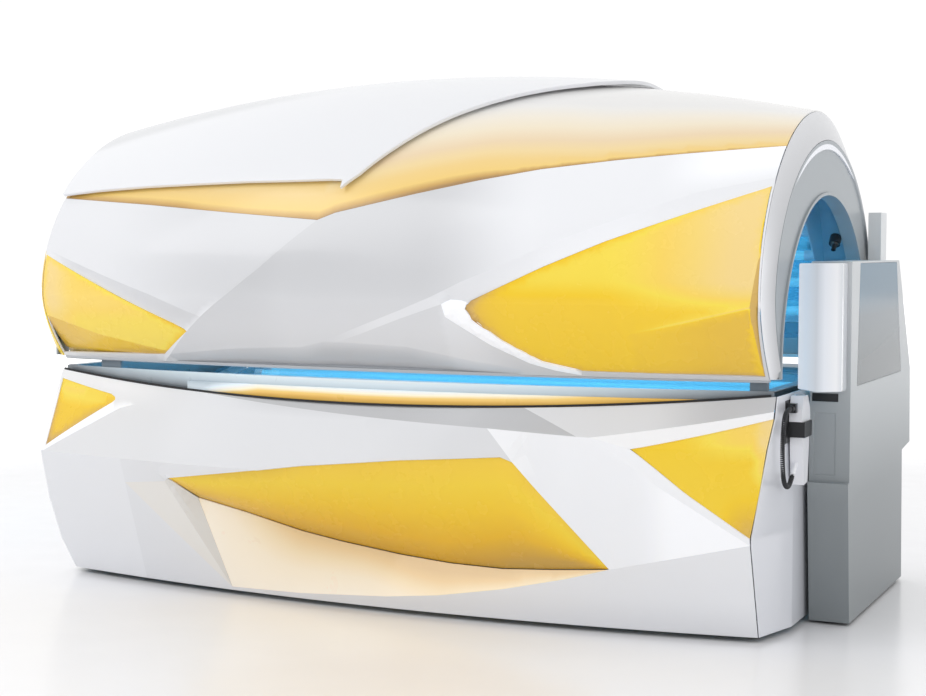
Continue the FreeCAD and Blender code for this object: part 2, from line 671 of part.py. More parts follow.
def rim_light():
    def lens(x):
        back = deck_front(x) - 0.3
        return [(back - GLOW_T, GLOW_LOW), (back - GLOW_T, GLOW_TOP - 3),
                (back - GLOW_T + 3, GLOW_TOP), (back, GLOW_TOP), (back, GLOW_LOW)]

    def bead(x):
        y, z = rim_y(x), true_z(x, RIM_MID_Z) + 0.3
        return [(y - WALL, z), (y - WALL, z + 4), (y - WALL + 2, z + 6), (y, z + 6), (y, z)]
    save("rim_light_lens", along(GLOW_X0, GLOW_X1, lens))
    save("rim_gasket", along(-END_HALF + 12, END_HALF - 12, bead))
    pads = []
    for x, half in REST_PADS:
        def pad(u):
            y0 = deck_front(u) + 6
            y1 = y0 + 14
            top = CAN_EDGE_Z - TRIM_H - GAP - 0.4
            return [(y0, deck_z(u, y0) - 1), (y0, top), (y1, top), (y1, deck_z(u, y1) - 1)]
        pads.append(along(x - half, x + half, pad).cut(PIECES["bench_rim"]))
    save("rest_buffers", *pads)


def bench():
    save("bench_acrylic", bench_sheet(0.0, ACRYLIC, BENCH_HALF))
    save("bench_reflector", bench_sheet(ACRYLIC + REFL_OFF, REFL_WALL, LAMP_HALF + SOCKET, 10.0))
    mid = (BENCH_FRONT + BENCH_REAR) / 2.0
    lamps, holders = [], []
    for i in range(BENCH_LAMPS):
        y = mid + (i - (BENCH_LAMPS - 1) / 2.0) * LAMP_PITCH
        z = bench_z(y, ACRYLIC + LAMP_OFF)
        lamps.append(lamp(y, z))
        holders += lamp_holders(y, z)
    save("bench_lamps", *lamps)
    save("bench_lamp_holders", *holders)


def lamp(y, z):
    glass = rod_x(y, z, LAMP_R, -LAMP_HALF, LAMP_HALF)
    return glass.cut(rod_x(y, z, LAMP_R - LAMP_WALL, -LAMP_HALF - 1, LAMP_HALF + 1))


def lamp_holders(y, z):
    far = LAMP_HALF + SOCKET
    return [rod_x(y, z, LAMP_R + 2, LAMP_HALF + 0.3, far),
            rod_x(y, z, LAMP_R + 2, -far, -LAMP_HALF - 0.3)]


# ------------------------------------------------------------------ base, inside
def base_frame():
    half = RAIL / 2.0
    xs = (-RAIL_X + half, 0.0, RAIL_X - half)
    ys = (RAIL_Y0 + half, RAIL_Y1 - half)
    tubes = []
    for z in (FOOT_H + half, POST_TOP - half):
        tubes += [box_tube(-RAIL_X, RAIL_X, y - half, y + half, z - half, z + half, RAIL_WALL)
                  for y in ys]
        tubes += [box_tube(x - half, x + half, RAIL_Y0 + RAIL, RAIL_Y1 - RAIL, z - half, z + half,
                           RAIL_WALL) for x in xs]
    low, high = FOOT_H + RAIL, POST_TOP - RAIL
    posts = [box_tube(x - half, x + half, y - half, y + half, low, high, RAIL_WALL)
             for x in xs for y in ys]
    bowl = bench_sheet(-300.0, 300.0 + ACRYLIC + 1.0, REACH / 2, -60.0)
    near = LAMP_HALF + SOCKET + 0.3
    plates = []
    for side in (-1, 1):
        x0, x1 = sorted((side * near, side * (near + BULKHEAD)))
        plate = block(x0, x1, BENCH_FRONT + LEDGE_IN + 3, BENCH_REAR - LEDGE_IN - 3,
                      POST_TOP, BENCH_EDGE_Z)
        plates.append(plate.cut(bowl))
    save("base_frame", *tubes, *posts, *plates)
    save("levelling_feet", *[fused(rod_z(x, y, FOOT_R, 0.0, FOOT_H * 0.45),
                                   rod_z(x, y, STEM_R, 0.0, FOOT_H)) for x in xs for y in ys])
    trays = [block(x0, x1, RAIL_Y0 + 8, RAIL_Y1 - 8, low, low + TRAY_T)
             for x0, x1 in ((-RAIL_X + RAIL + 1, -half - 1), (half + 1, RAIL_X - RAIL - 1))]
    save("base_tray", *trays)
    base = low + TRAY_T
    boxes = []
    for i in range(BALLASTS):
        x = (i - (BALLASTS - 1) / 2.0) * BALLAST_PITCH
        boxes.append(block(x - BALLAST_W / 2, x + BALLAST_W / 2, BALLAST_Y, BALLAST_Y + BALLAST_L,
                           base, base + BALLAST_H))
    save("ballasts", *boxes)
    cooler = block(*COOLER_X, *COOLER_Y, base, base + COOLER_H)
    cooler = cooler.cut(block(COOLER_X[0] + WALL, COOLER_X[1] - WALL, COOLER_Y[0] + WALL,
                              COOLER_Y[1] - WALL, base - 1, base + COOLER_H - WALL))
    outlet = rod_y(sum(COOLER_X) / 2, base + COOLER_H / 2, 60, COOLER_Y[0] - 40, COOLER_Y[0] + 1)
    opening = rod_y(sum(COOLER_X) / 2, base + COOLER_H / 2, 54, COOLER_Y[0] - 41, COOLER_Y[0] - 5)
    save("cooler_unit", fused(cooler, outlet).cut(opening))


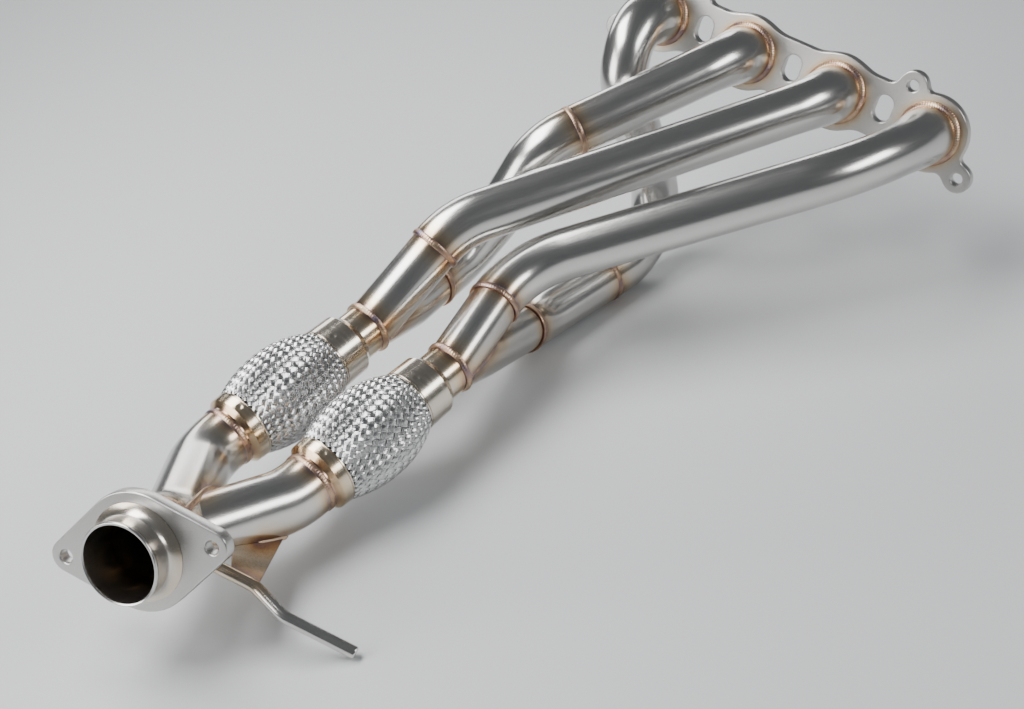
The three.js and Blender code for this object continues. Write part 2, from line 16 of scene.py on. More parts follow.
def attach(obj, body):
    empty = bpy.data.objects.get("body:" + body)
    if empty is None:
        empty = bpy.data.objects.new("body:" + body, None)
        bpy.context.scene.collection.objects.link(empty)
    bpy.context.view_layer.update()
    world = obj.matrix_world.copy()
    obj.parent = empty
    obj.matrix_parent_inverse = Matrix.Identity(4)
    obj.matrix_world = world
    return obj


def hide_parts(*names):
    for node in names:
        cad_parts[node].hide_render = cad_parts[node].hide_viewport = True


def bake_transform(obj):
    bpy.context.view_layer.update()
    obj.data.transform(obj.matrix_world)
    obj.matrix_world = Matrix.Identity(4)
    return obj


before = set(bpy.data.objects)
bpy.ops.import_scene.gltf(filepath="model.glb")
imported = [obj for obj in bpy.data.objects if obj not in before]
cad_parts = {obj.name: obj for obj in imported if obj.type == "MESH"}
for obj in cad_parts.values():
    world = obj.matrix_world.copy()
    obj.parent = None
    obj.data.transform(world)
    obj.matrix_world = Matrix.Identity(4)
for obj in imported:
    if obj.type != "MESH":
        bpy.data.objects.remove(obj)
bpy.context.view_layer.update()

- - - -

__Do this__
Please copy only these lines, exactly: the first line of the records through the line containing "rod_x(y, z, LAMP_R + 2, -far, -LAMP_HALF", ends included.

__Solution__
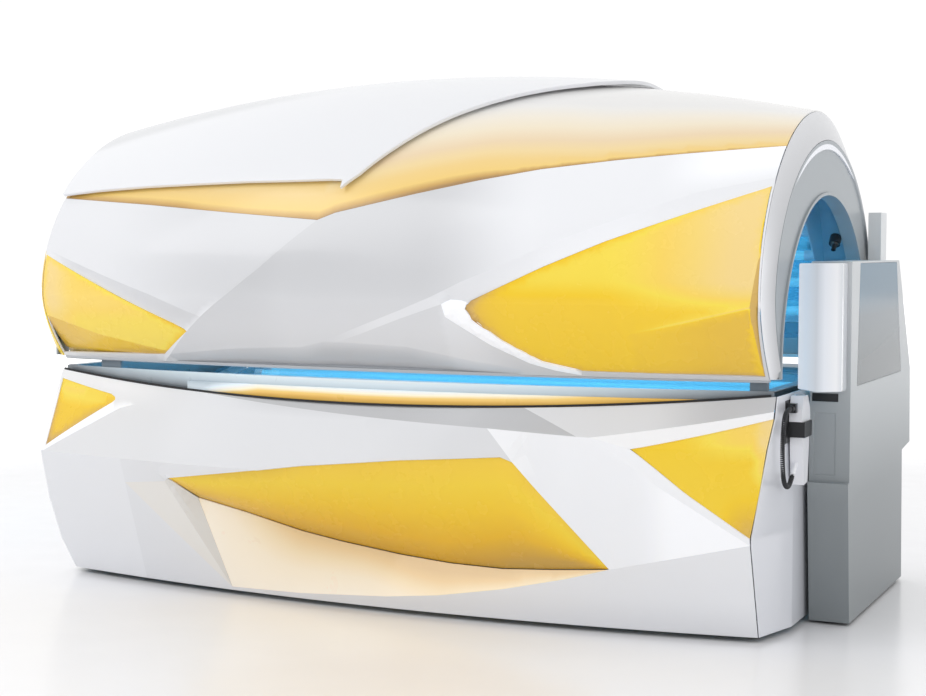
Continue the FreeCAD and Blender code for this object: part 2, from line 671 of part.py. More parts follow.
def rim_light():
    def lens(x):
        back = deck_front(x) - 0.3
        return [(back - GLOW_T, GLOW_LOW), (back - GLOW_T, GLOW_TOP - 3),
                (back - GLOW_T + 3, GLOW_TOP), (back, GLOW_TOP), (back, GLOW_LOW)]

    def bead(x):
        y, z = rim_y(x), true_z(x, RIM_MID_Z) + 0.3
        return [(y - WALL, z), (y - WALL, z + 4), (y - WALL + 2, z + 6), (y, z + 6), (y, z)]
    save("rim_light_lens", along(GLOW_X0, GLOW_X1, lens))
    save("rim_gasket", along(-END_HALF + 12, END_HALF - 12, bead))
    pads = []
    for x, half in REST_PADS:
        def pad(u):
            y0 = deck_front(u) + 6
            y1 = y0 + 14
            top = CAN_EDGE_Z - TRIM_H - GAP - 0.4
            return [(y0, deck_z(u, y0) - 1), (y0, top), (y1, top), (y1, deck_z(u, y1) - 1)]
        pads.append(along(x - half, x + half, pad).cut(PIECES["bench_rim"]))
    save("rest_buffers", *pads)


def bench():
    save("bench_acrylic", bench_sheet(0.0, ACRYLIC, BENCH_HALF))
    save("bench_reflector", bench_sheet(ACRYLIC + REFL_OFF, REFL_WALL, LAMP_HALF + SOCKET, 10.0))
    mid = (BENCH_FRONT + BENCH_REAR) / 2.0
    lamps, holders = [], []
    for i in range(BENCH_LAMPS):
        y = mid + (i - (BENCH_LAMPS - 1) / 2.0) * LAMP_PITCH
        z = bench_z(y, ACRYLIC + LAMP_OFF)
        lamps.append(lamp(y, z))
        holders += lamp_holders(y, z)
    save("bench_lamps", *lamps)
    save("bench_lamp_holders", *holders)


def lamp(y, z):
    glass = rod_x(y, z, LAMP_R, -LAMP_HALF, LAMP_HALF)
    return glass.cut(rod_x(y, z, LAMP_R - LAMP_WALL, -LAMP_HALF - 1, LAMP_HALF + 1))


def lamp_holders(y, z):
    far = LAMP_HALF + SOCKET
    return [rod_x(y, z, LAMP_R + 2, LAMP_HALF + 0.3, far),
            rod_x(y, z, LAMP_R + 2, -far, -LAMP_HALF - 0.3)]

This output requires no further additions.